Continuity: In all cases—pure metal, substitutional alloy, and interstitial alloy—the fundamental "sea of electrons" model of metallic bonding remains. This ensures that all these materials are still conductors of electricity.
Common Misconceptions & Clarifications
Misconception: Metals are made of neutral atoms just packed tightly together.
- Clarification: The most useful model for metallic bonding treats metals as a lattice of positive ions (cations) whose valence electrons have become delocalized to form a shared "sea" that holds the ions together.
Misconception: Any two metals can be mixed to form any type of alloy.
- Clarification: The type of alloy formed depends critically on the relative atomic radii of the elements. Large differences in size are required for an interstitial alloy, while similar sizes are necessary for a substitutional alloy.
Misconception: Alloys are always stronger or better than pure metals.

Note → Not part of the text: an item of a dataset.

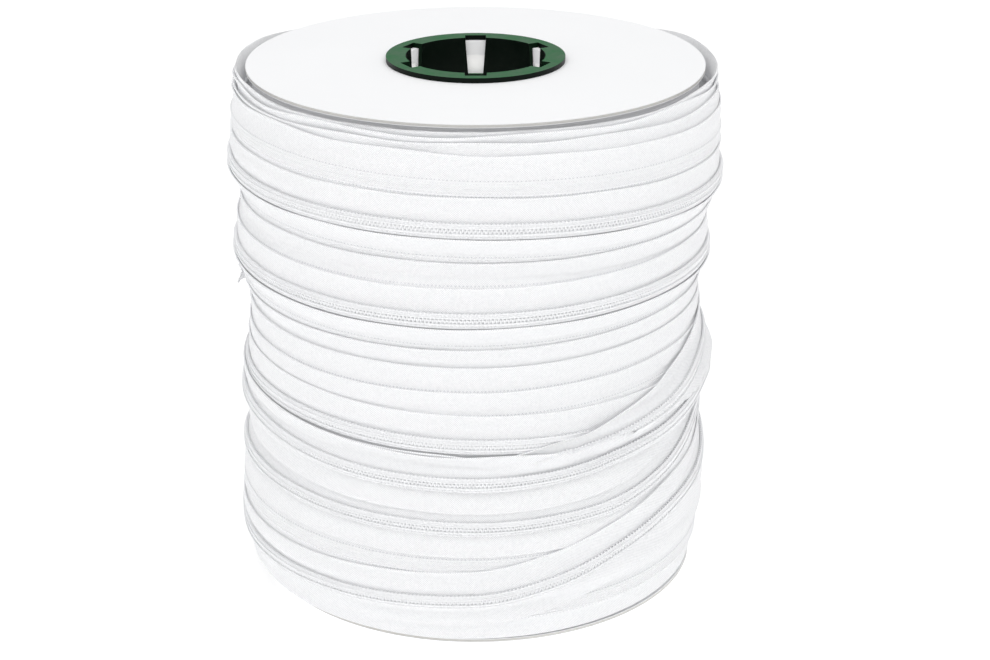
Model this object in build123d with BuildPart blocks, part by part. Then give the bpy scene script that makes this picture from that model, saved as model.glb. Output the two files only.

- Clarification: Alloys are engineered for specific properties, not universal "improvement." While steel is harder than iron, it is also less ductile. Alloying gold with copper makes it more durable for jewelry but less pure for investment. The properties are changed to fit a purpose.
One-Paragraph Summary
The unique properties of metals, such as conductivity and malleability, are explained by the electron sea model, which depicts a lattice of positive metal ions immersed in a sea of delocalized valence electrons. This structure can be modified by creating alloys, which are mixtures containing at least one metal. Alloys are broadly classified into two types based on atomic size: interstitial alloys, where small atoms fill the gaps in the metal lattice, and substitutional alloys, where atoms of similar size replace host atoms. Interstitial alloys, like steel, are typically harder and less malleable than the parent metal because the impurity atoms disrupt the lattice layers. Substitutional alloys, like brass, have properties that are often a blend of their components. Understanding these atomic-level structures is crucial for designing materials with specific, desired characteristics.